Look at what Truman sees: not a sunset that isn't gorgeous; not a moon that isn't made for spooning; scarcely a color that isn't a primary, nor a light not bright. Why? In order to wipe out tonal difference, in order to draw the objects of Truman's gaze onto a single picture plane. Why? Because that's how a TV screen looks, flat and primary-colored, and Truman sees everything as on a screen. Like the rest of us.

The world we inhabit has become one of simulations: virtual stores, themed environments, special effects theaters, spinmeister spokesmen.

"Nothing you see here on this show is fake," Truman's "best friend" Marlon explains. "It's just controlled." Marlon's right. To simulate isn't to con you or hide something. It's to substitute one thing for another.

Truman's "mother" shows him pictures from childhood at Mt. Rushmore. "It looks so small," he says. Quickly, she turns the page. He's not to study what he already saw: that it's a simulation, not the real. Lesson: When something gets substituted, you are to forget there was an original. That's what Christof, director of Truman's life, tells us: "We accept the reality of the world we're presented."

In our world, like Truman's, you no longer take a position, you have a marketing position. Another substitution.

The whole realm of what we used to call discourse, the realm of reasons, assertions, the machinery of rhetoric, has all been replaced by images.

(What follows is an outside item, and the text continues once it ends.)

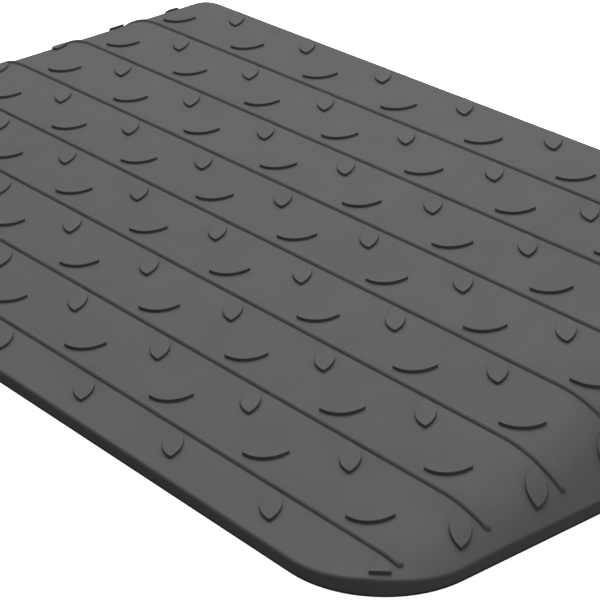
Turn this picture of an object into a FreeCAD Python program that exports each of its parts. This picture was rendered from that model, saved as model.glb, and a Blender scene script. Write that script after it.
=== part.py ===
import FreeCAD, Part
import math
import os

# Threshold ramp moulded in rubber: a wedge that lets a wheel roll up to a raised door sill.
# Millimetres.  X runs across the ramp, Y runs up the slope to the sill, Z is up.
# The origin is on the floor, under the middle of the ramp.

os.makedirs("parts", exist_ok=True)
Vec = FreeCAD.Vector

# ---- body -------------------------------------------------------------------------------
WIDTH = 893.0               # side to side, at the lip
SLOPE_ANGLE = 8.4           # degrees, the surface that a wheel rolls on
SLOPE_LENGTH = 494.6        # lip to back edge, measured on the slope
LIP_HEIGHT = 10.1           # upright edge along the front and the sides
CORNER_RADIUS = 72.0        # front corners, in plan
FLANK_ANGLE = 35.6          # degrees, the side flares
SHOULDER_RADIUS = 90.0      # where the slope rolls over into a flare
LIP_ROUND = 2.5             # top edge of the lip
BACK_ROUND = 1.0            # top edge of the back face

# ---- raised tread -----------------------------------------------------------------------
PITCH_ACROSS = 100.0        # pads of one kind, side by side
PITCH_UP = 65.0             # rows, measured on the slope
RIB_COUNT = 7
RIB_FIRST = 41.3            # slope distance from the lip to the lowest rib
RIB_WIDTH = 4.6             # at its foot
RIB_RISE = 2.0
RIB_END_GAP = 14.0          # from the centre of a rib's round end to the outline
PAD_LENGTH = 30.4           # tip to tip
PAD_WIDTH = 13.6
PAD_RISE = 2.2
PAD_TURN = 43.0             # degrees between a pad and the ribs
PAD_EDGE_GAP = 5.0          # pads are cut back to this distance from the outline
PAD_COLUMNS = 9
LEFT_PADS_X = -374.3        # first column of the pads whose upper tip leans left
LEFT_PADS_FIRST = 25.5      # slope distance from the lip to their lowest row
RIGHT_PADS_X = -420.4       # first column of the pads whose upper tip leans right
RIGHT_PADS_FIRST = 59.3

# ---- underside --------------------------------------------------------------------------
SKIN = 8.0                  # thickness under the slope and the flares
WEB = 8.0                   # upright webs between the cells
CELL_COLUMNS = 10
CELL_ROWS = 6
CELL_SIDE_MARGIN = 24.0     # solid rim at the sides
CELL_FRONT_MARGIN = 46.0    # solid nose
CELL_BACK_MARGIN = 11.0     # back wall
CELL_CORNER = 6.0           # upright corner radius of a cell

# ---- worked out from the above ----------------------------------------------------------
TILT = math.radians(SLOPE_ANGLE)
FLANK = math.radians(FLANK_ANGLE)
HALF = WIDTH / 2
DEPTH = SLOPE_LENGTH * math.cos(TILT)
HEIGHT = LIP_HEIGHT + SLOPE_LENGTH * math.sin(TILT)
FRONT = -DEPTH / 2
BACK = DEPTH / 2
REACH = 150.0               # how far the uncut wedge runs past the outline
BELOW = -80.0               # its underside, well below the floor
ABOVE = HEIGHT + 40.0


def slope_y(distance):
    """Plan position of a point at this distance up the slope from the lip."""
    return FRONT + distance * math.cos(TILT)


def wedge(grow):
    """Slope and both flares, without ends: every top face moved out by grow."""
    front = FRONT - REACH
    back = BACK + REACH
    lift = LIP_HEIGHT + grow / math.cos(TILT)
    z_front = lift - REACH * math.tan(TILT)
    z_back = lift + (DEPTH + REACH) * math.tan(TILT)
    side = Part.makePolygon([
        Vec(-HALF - REACH, front, BELOW),
        Vec(-HALF - REACH, back, BELOW),
        Vec(-HALF - REACH, back, z_back),
        Vec(-HALF - REACH, front, z_front),
        Vec(-HALF - REACH, front, BELOW),
    ])
    block = Part.Face(side).extrude(Vec(WIDTH + 2 * REACH, 0, 0))
    foot = HALF + (LIP_HEIGHT - BELOW + grow / math.cos(FLANK)) / math.tan(FLANK)
    peak = foot * math.tan(FLANK) + BELOW
    roof = Part.makePolygon([
        Vec(-foot, front, BELOW),
        Vec(foot, front, BELOW),
        Vec(0, front, peak),
        Vec(-foot, front, BELOW),
    ])
    block = block.common(Part.Face(roof).extrude(Vec(0, back - front, 0)))
    ridges = [e for e in block.Edges if is_ridge(e, front, back)]
    return block.makeFillet(SHOULDER_RADIUS + grow, ridges)


def is_ridge(edge, front, back):
    """An edge between the slope and a flare: it runs the whole depth and climbs."""
    ends = [v.Point for v in edge.Vertexes]
    run = abs(ends[0].y - ends[1].y)
    climb = abs(ends[0].z - ends[1].z)
    return abs(run - (back - front)) < 0.01 and climb > 1.0


def outline(inset, low, high):
    """Upright prism on the plan outline, with round front corners."""
    half = HALF - inset
    front = FRONT + inset
    back = BACK
    r = CORNER_RADIUS - inset
    k = r * (1 - math.sqrt(0.5))
    edges = [
        Part.LineSegment(Vec(-half + r, front, low), Vec(half - r, front, low)).toShape(),
        Part.Arc(Vec(half - r, front, low), Vec(half - k, front + k, low),
                 Vec(half, front + r, low)).toShape(),
        Part.LineSegment(Vec(half, front + r, low), Vec(half, back, low)).toShape(),
        Part.LineSegment(Vec(half, back, low), Vec(-half, back, low)).toShape(),
        Part.LineSegment(Vec(-half, back, low), Vec(-half, front + r, low)).toShape(),
        Part.Arc(Vec(-half, front + r, low), Vec(-half + k, front + k, low),
                 Vec(-half + r, front, low)).toShape(),
    ]
    return Part.Face(Part.Wire(edges)).extrude(Vec(0, 0, high - low))


def cells():
    """The open cells under the ramp, as upright boxes with round corners."""
    left = -HALF + CELL_SIDE_MARGIN
    front = FRONT + CELL_FRONT_MARGIN
    pitch_x = (WIDTH - 2 * CELL_SIDE_MARGIN + WEB) / CELL_COLUMNS
    pitch_y = (DEPTH - CELL_FRONT_MARGIN - CELL_BACK_MARGIN + WEB) / CELL_ROWS
    boxes = []
    for column in range(CELL_COLUMNS):
        for row in range(CELL_ROWS):
            corner = Vec(left + column * pitch_x, front + row * pitch_y, -1)
            box = Part.makeBox(pitch_x - WEB, pitch_y - WEB, ABOVE, corner)
            upright = [e for e in box.Edges if abs(e.Vertexes[0].Z - e.Vertexes[-1].Z) > 1]
            boxes.append(box.makeFillet(CELL_CORNER, upright))
    return Part.makeCompound(boxes)


def top_rim(shape, at_back):
    """Edges round the top of the lip, or along the top of the back face."""
    probe = outline(0.05, -1, ABOVE)
    rim = []
    for edge in shape.Edges:
        middle = edge.valueAt((edge.FirstParameter + edge.LastParameter) / 2)
        on_back = all(abs(v.Y - BACK) < 0.01 for v in edge.Vertexes)
        lifted = all(v.Z > 1.0 for v in edge.Vertexes)
        upright = abs(edge.Vertexes[0].Z - edge.Vertexes[-1].Z) > 1.0 and edge.Length < 20
        if not lifted or upright or on_back != at_back:
            continue
        if at_back or not probe.isInside(middle, 1e-4, True):
            rim.append(edge)
    return rim


def ramp_body(skin_top):
    """The wedge inside its outline, with rounded rims and the cells cut out below."""
    body = skin_top.common(outline(0, 0, ABOVE))
    body = body.makeFillet(LIP_ROUND, top_rim(body, False))
    body = body.makeFillet(BACK_ROUND, top_rim(body, True))
    hollow = cells().common(wedge(-SKIN))
    return body.cut(hollow)


def pad_prism(x, y, turn):
    """Upright prism on a leaf shape: two arcs that meet in two points."""
    half = PAD_LENGTH / 2
    side = PAD_WIDTH / 2
    arcs = [
        Part.Arc(Vec(-half, 0, BELOW), Vec(0, side, BELOW), Vec(half, 0, BELOW)).toShape(),
        Part.Arc(Vec(half, 0, BELOW), Vec(0, -side, BELOW), Vec(-half, 0, BELOW)).toShape(),
    ]
    leaf = Part.Face(Part.Wire(arcs)).extrude(Vec(0, 0, ABOVE - BELOW))
    leaf.rotate(Vec(0, 0, 0), Vec(0, 0, 1), turn)
    leaf.translate(Vec(x, y, 0))
    return leaf


def pad_row(first_x, distance, turn, skin_top, pad_top, field):
    """One row of pads at this distance up the slope, cut back to the field."""
    pads = []
    for column in range(PAD_COLUMNS):
        prism = pad_prism(first_x + column * PITCH_ACROSS, slope_y(distance), turn)
        pad = prism.common(field).common(pad_top).cut(skin_top)
        pads.extend(pad.Solids)
    return Part.makeCompound(pads)


def rib_slot(end, y):
    """Upright prism on a rib's plan shape, a strip with round ends."""
    half = RIB_WIDTH / 2 + 0.2
    edges = [
        Part.LineSegment(Vec(-end, y - half, BELOW), Vec(end, y - half, BELOW)).toShape(),
        Part.Arc(Vec(end, y - half, BELOW), Vec(end + half, y, BELOW),
                 Vec(end, y + half, BELOW)).toShape(),
        Part.LineSegment(Vec(end, y + half, BELOW), Vec(-end, y + half, BELOW)).toShape(),
        Part.Arc(Vec(-end, y + half, BELOW), Vec(-end - half, y, BELOW),
                 Vec(-end, y - half, BELOW)).toShape(),
    ]
    return Part.Face(Part.Wire(edges)).extrude(Vec(0, 0, ABOVE - BELOW))


def rib(distance, skin_top):
    """Round bead that follows the slope and both flares, with round ends."""
    radius = (RIB_WIDTH ** 2 / 4 + RIB_RISE ** 2) / (2 * RIB_RISE)
    y = slope_y(distance)
    in_corner = max(0.0, CORNER_RADIUS - (y - FRONT))
    cut_in = CORNER_RADIUS - math.sqrt(CORNER_RADIUS ** 2 - in_corner ** 2)
    end = HALF - cut_in - RIB_END_GAP
    reach = end + RIB_WIDTH
    sheet = Part.makePlane(2 * reach, ABOVE, Vec(-reach, y, 0), Vec(0, -1, 0), Vec(1, 0, 0))
    line = sheet.common(wedge(RIB_RISE - radius))
    on_top = [e for e in line.Edges if is_path(e)]
    path = Part.Wire(Part.__sortEdges__(on_top))
    first = path.OrderedEdges[0]
    start = path.OrderedVertexes[0].Point
    ring = Part.Wire(Part.makeCircle(radius, start, first.tangentAt(first.FirstParameter)))
    tube = path.makePipeShell([ring], True, False)
    return tube.common(rib_slot(end, y)).cut(skin_top)


def is_path(edge):
    """The upper edges of a rib's section through the ramp."""
    ends = [v.Point for v in edge.Vertexes]
    upright = abs(ends[0].x - ends[1].x) < 0.001
    return min(p.z for p in ends) > 1.0 and not upright


def save(shape, name):
    print(name, "solids", len(shape.Solids), "valid", shape.isValid(),
          "cm3 %.2f" % (sum(s.Volume for s in shape.Solids) / 1000))
    shape.exportStep("parts/" + name + ".step")


skin_top = wedge(0)
save(ramp_body(skin_top), "ramp_body")

for index in range(RIB_COUNT):
    bead = rib(RIB_FIRST + index * PITCH_UP, skin_top)
    save(bead, "tread_rib_%d" % (index + 1))

pad_top = wedge(PAD_RISE)
field = outline(PAD_EDGE_GAP, BELOW, ABOVE)
for index in range(RIB_COUNT + 1):
    distance = LEFT_PADS_FIRST + index * PITCH_UP
    row = pad_row(LEFT_PADS_X, distance, 180 - PAD_TURN, skin_top, pad_top, field)
    save(row, "left_leaning_pads_row_%d" % (index + 1))

for index in range(RIB_COUNT):
    distance = RIGHT_PADS_FIRST + index * PITCH_UP
    row = pad_row(RIGHT_PADS_X, distance, PAD_TURN, skin_top, pad_top, field)
    save(row, "right_leaning_pads_row_%d" % (index + 1))
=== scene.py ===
import math

import bmesh
import bpy
import numpy as np
from mathutils import Matrix, Vector
from mathutils.geometry import tessellate_polygon


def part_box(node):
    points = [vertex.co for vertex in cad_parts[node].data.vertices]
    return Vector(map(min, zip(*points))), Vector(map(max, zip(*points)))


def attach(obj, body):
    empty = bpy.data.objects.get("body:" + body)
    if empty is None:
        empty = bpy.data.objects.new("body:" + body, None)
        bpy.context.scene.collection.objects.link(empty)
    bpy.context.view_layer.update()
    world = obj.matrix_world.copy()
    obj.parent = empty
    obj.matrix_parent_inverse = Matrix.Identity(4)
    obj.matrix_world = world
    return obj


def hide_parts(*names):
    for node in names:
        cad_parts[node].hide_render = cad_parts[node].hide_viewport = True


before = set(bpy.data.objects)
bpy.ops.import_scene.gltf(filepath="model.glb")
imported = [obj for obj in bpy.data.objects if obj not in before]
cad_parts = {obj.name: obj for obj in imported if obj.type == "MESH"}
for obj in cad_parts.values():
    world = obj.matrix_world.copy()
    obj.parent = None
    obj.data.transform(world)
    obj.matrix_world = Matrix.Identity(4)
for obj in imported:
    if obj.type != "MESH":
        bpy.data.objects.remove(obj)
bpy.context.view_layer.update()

# Everything is in metres, in the CAD frame: X across the ramp, Y up the slope, Z up.

MM = 0.001
QUARTER = math.radians(90)
SAME_PLACE = 1e-6                    # points nearer than this are one point

# ---- the ramp's own sizes, as the CAD body has them -------------------------------------
body_low, body_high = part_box("ramp_body")
HALF = body_high.x
FRONT = body_low.y
BACK = body_high.y
TILT = math.radians(8.4)             # slope
FLANK = math.radians(35.6)           # side flares
LIP = 10.1 * MM                      # upright edge
CORNER = 72.0 * MM                   # front corners, in plan
SHOULDER = 90.0 * MM                 # slope rolling over into a flare
LIP_ROUND = 2.5 * MM
BACK_ROUND = 1.0 * MM
FOOT_ROUND = 1.2 * MM                # lower edge of the lip

RIB_HALF_WIDTH = 2.3 * MM
RIB_RISE = 2.0 * MM
RIB_END_GAP = 14.0 * MM              # from the centre of a rib's round end to the outline
RIB_FIRST = 41.3 * MM                # up the slope
RIB_COUNT = 7
RIB_FILLET = 0.5 * MM
PITCH_UP = 65.0 * MM

PAD_LENGTH = 30.4 * MM
PAD_WIDTH = 13.6 * MM
PAD_RISE = 2.2 * MM
PAD_TURN = math.radians(43)
PAD_EDGE_GAP = 5.0 * MM              # from a cut pad to the outline
PAD_COLUMNS = 9
PAD_FILLET = 0.3 * MM
PAD_CREST = 0.35 * MM                # rounding of a pad's top edge
PAD_RADIUS = (PAD_LENGTH ** 2 + PAD_WIDTH ** 2) / (4 * PAD_WIDTH)
PAD_ARC_DEPTH = PAD_RADIUS - PAD_WIDTH / 2
PITCH_ACROSS = 100.0 * MM
LEFT_PADS = (-374.3 * MM, 25.5 * MM)      # first column, first row up the slope
RIGHT_PADS = (-420.4 * MM, 59.3 * MM)

SKIN = 8.0 * MM
WEB = 8.0 * MM
CELL_COLUMNS = 10
CELL_ROWS = 6
CELL_SIDE_MARGIN = 24.0 * MM
CELL_FRONT_MARGIN = 46.0 * MM
CELL_BACK_MARGIN = 11.0 * MM
CELL_CORNER = 6.0 * MM
CELL_MOUTH_ROUND = 0.8 * MM
CELL_ROOF_ROUND = 3.0 * MM
CELL_DRAFT = math.tan(math.radians(1.0))
CELL_WALL_INSET = 0.3 * MM           # where the height of a drafted wall is read

SINK = 0.15 * MM                     # how far a rib's or pad's foot goes into the body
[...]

Argument has been replaced by arguing. Substitution.

Truman lives in a giant biosphere. And we live inside a semiosphere, a dense, suffocating atmosphere of superficial signs triumphantly permeating all social, political, and imaginative life. For us as for Truman, ever so much of life has been superficialized. That is the source of our happy indifference. That's the happy, cool, easy world we're born into.

It's not I, a semiotician, telling you this. It's the film, an anthology of simulations. When all the simulations crash in deliriously, we reach conceptual grandeur.

"I have given Truman a chance to lead a normal life," Christof (of Christ) says of the grand simulation. "If he was determined to discover the truth, there is no way we could prevent him. Truman prefers his cell. It's the world that's sick."

No, Truman doesn't prefer his cell. But the brave new world he's entering, ours, is becoming just like his cell, only more so.

* Marshall Blonsky is a professor of semiotics - the philosophical theory of signs and symbols - at New York University, in New York City. He is the author of 'American Mythologies' (Oxford University Press, 1992).